Марти слишком верил в доброе начало в людях. Фернандес знал все, и классовое чутье подсказывало ему и ему подобным, куда в будущем может позвать кубинцев Марти. «Эль Порвенир» постепенно превращался в рупор противников партии. Марти обвиняли в стремлении к гражданской диктатуре, его требования конспирации объясняли стремлением скрыть разбазаривание членских взносов.

Марти не считал нужным опускаться до перебранки. Он работал без отдыха сам и не давал отдыха помощникам. Даже Серафин Санчес порою просил пощады, заявляя, что не может обойтись без бокала пива в кругу друзей. Но медлить было некогда. «Кто не идет вперед, — повторял Марти, — тот идет назад».

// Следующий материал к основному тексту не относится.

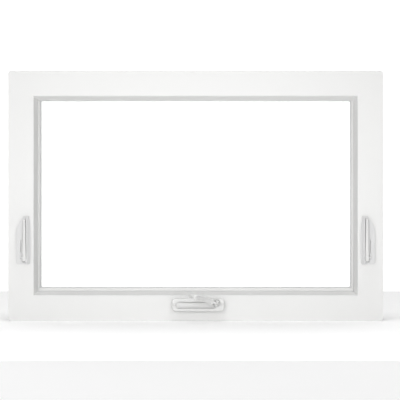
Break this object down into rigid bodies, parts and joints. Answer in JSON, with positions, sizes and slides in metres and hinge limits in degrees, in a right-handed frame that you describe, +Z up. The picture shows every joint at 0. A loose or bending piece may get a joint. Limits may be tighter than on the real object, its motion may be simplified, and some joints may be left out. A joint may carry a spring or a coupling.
{
  "type": "awning window with crank operator",
  "caption": "White vinyl awning window: hollow frame, double-glazed sash on four-bar hinges, worm-driven scissor operator with folding crank, and a cam lock on each jamb.",
  "frame": {"origin": "middle of the underside of the sill, half way through the frame's depth", "axes": "+Z up, +X to the right seen from the room, -Y towards the room, +Y towards the weather"},
  "size_m": [0.914, 0.1822, 0.61],
  "materials": {
    "vinyl": "extruded, satin",
    "cover_plastic": "injection moulded, satin",
    "enamel": "powder coated, satin",
    "weatherstrip": "matte",
    "seal": "matte",
    "glass": "float glass, clear",
    "spacer": "mill finish",
    "die_cast": "die cast zinc",
    "steel": "zinc plated, stamped",
    "bronze": "sintered",
    "shoe": "moulded nylon"
  },
  "bodies": {
    "frame": {"frame_sill": "vinyl", "frame_head": "vinyl", "frame_jamb_left": "vinyl", "frame_jamb_right": "vinyl", "weatherstrip": "weatherstrip", "hinge_tracks": "steel", "hinge_screws": "steel", "operator_base": "die_cast", "operator_cover": "cover_plastic", "cover_caps": "cover_plastic", "operator_screws": "steel", "gear_pivots": "steel", "worm_bushings": "bronze", "lock_plate_left": "cover_plastic", "lock_plate_right": "cover_plastic", "lock_housing_left": "die_cast", "lock_housing_right": "die_cast", "lock_pins": "steel", "lock_screws": "steel"},
    "support_arm_left": {"hinge_arm_left": "steel"},
    "support_arm_right": {"hinge_arm_right": "steel"},
    "sash": {"sash_top_rail": "vinyl", "sash_bottom_rail": "vinyl", "sash_stile_left": "vinyl", "sash_stile_right": "vinyl", "bead_top": "vinyl", "bead_bottom": "vinyl", "bead_left": "vinyl", "bead_right": "vinyl", "glass_inner": "glass", "glass_outer": "glass", "glass_spacer": "spacer", "glazing_seals": "seal", "setting_blocks": "seal", "sash_bracket": "steel", "ball_studs": "steel", "sash_screws": "steel", "lock_keepers": "steel", "hinge_sash_bars": "steel"},
    "shoe_left": {"hinge_shoe_left": "shoe"},
    "shoe_right": {"hinge_shoe_right": "shoe"},
    "crank": {"worm_shaft": "steel", "crank_hub": "enamel", "crank_pin": "steel"},
    "handle": {"crank_arm": "enamel", "knob_rivet": "enamel"},
    "knob": {"crank_knob": "cover_plastic"},
    "gear_left": {"drive_gear_left": "steel", "drive_arm_left": "steel", "elbow_rivet_left": "steel"},
    "gear_right": {"drive_gear_right": "steel", "drive_arm_right": "steel", "elbow_rivet_right": "steel"},
    "link_left": {"link_left": "steel"},
    "link_right": {"link_right": "steel"},
    "lever_left": {"lock_lever_left": "enamel"},
    "lever_right": {"lock_lever_right": "enamel"},
    "hook_left": {"lock_hook_left": "steel"},
    "hook_right": {"lock_hook_right": "steel"}
  },
  "joints": [
    {"name": "sash_open", "type": "hinge", "parent": "frame", "child": "support_arm_left", "pos_m": [-0.41175, -0.01, 0.05485], "axis": [-1, 0, 0], "range_deg": [0, 45]},
    {"name": "sash_tilt", "type": "hinge", "parent": "support_arm_left", "child": "sash", "pos_m": [-0.41175, -0.01, 0.30242], "axis": [1, 0, 0], "range_deg": [0, 90]},
    {"name": "support_right", "type": "hinge", "parent": "frame", "child": "support_arm_right", "pos_m": [0.41175, -0.01, 0.05485], "axis": [-1, 0, 0], "range_deg": [0, 45]},
    {"name": "shoe_pivot_left", "type": "hinge", "parent": "sash", "child": "shoe_left", "pos_m": [-0.421, -0.01, 0.55], "axis": [-1, 0, 0], "range_deg": [0, 45]},
    {"name": "shoe_pivot_right", "type": "hinge", "parent": "sash", "child": "shoe_right", "pos_m": [0.421, -0.01, 0.55], "axis": [-1, 0, 0], "range_deg": [0, 45]},
    {"name": "gear_turn_right", "type": "hinge", "parent": "frame", "child": "gear_right", "pos_m": [0.0228, -0.01, 0.045], "axis": [0, 0, 1], "range_deg": [0, 45]},
    {"name": "gear_turn_left", "type": "hinge", "parent": "frame", "child": "gear_left", "pos_m": [-0.0228, -0.01, 0.045], "axis": [0, 0, 1], "range_deg": [-45, 0]},
    {"name": "elbow_right", "type": "hinge", "parent": "gear_right", "child": "link_right", "pos_m": [0.27037, -0.01, 0.05485], "axis": [0, 0, 1], "range_deg": [-90, 0]},
    {"name": "elbow_left", "type": "hinge", "parent": "gear_left", "child": "link_left", "pos_m": [-0.27037, -0.01, 0.05485], "axis": [0, 0, 1], "range_deg": [0, 90]},
    {"name": "crank_turn", "type": "hinge", "parent": "frame", "child": "crank", "pos_m": [0.05095, -0.01, 0.045], "axis": [0, 1, 0], "range_deg": [0, 2160]},
    {"name": "handle_fold", "type": "hinge", "parent": "crank", "child": "handle", "pos_m": [0.05095, -0.0705, 0.045], "axis": [0.342, 0, 0.9397], "range_deg": [-30, 60]},
    {"name": "knob_spin", "type": "hinge", "parent": "handle", "child": "knob", "pos_m": [-0.00984, -0.11925, 0.06713], "axis": [-0.5655, 0.7986, 0.2058], "continuous": true},
    {"name": "lever_turn_left", "type": "hinge", "parent": "frame", "child": "lever_left", "pos_m": [-0.417, -0.0465, 0.155], "axis": [1, 0, 0], "range_deg": [0, 150]},
    {"name": "hook_turn_left", "type": "hinge", "parent": "frame", "child": "hook_left", "pos_m": [-0.40675, -0.0275, 0.163], "axis": [1, 0, 0], "range_deg": [-60, 0]},
    {"name": "lever_turn_right", "type": "hinge", "parent": "frame", "child": "lever_right", "pos_m": [0.417, -0.0465, 0.155], "axis": [1, 0, 0], "range_deg": [0, 150]},
    {"name": "hook_turn_right", "type": "hinge", "parent": "frame", "child": "hook_right", "pos_m": [0.40675, -0.0275, 0.163], "axis": [1, 0, 0], "range_deg": [-60, 0]}
  ],
  "couplings": [
    {"joint": "sash_tilt", "follows": "sash_open", "ratio": 2},
    {"joint": "support_right", "follows": "sash_open", "ratio": 1},
    {"joint": "shoe_pivot_left", "follows": "sash_open", "ratio": 1},
    {"joint": "shoe_pivot_right", "follows": "sash_open", "ratio": 1},
    {"joint": "gear_turn_right", "follows": "sash_open", "ratio": 1},
    {"joint": "gear_turn_left", "follows": "sash_open", "ratio": -1},
    {"joint": "elbow_right", "follows": "sash_open", "ratio": -2},
    {"joint": "elbow_left", "follows": "sash_open", "ratio": 2},
    {"joint": "crank_turn", "follows": "sash_open", "ratio": 48},
    {"joint": "hook_turn_left", "follows": "lever_turn_left", "ratio": -0.4},
    {"joint": "hook_turn_right", "follows": "lever_turn_right", "ratio": -0.4}
  ]
}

На Фронт-стрит, откуда сутками не выходил взлохмаченный Гонсало де Кесада, одно за другим поступали сообщения из клубов Нью-Орлеана, Филадельфии и других городов. Поддерживая программу и устав, эмигранты высказывались за избрание руководителем партии — делегадо — Хосе Марти.

10 апреля, в день двадцать третьей годовщины провозглашения конституции Гуаймаро, представители подавляющего большинства кубинцев Нью-Йорка собрались в пустом цехе фирмы «Барранко и К0», владелец которой внешне не имел никакого отношения к революции. У дверей и на тротуаре перед зданием дежурили докеры, члены «Лиги». Дискуссий не было, голосов «против» — тоже. Делегадо утвердили Марти, казначеем — Бенхамино Герра. Секретариат партии — ее святая святых — доверили закаленному Серафино Санчесу и порывистому двадцатидевятилетнему Гонсало де Кесаде. Партия родилась.

Усталость и боли в груди в который уже раз уложили Марти в постель. Держа у губ мятый платок, он диктовал Кармите письмо на юг, Хосе Долоресу Пойо: «И если моя жизнь еще не свободна от мыслей и ошибок, которые могут помешать служению только родине, я добьюсь полного ее очищения».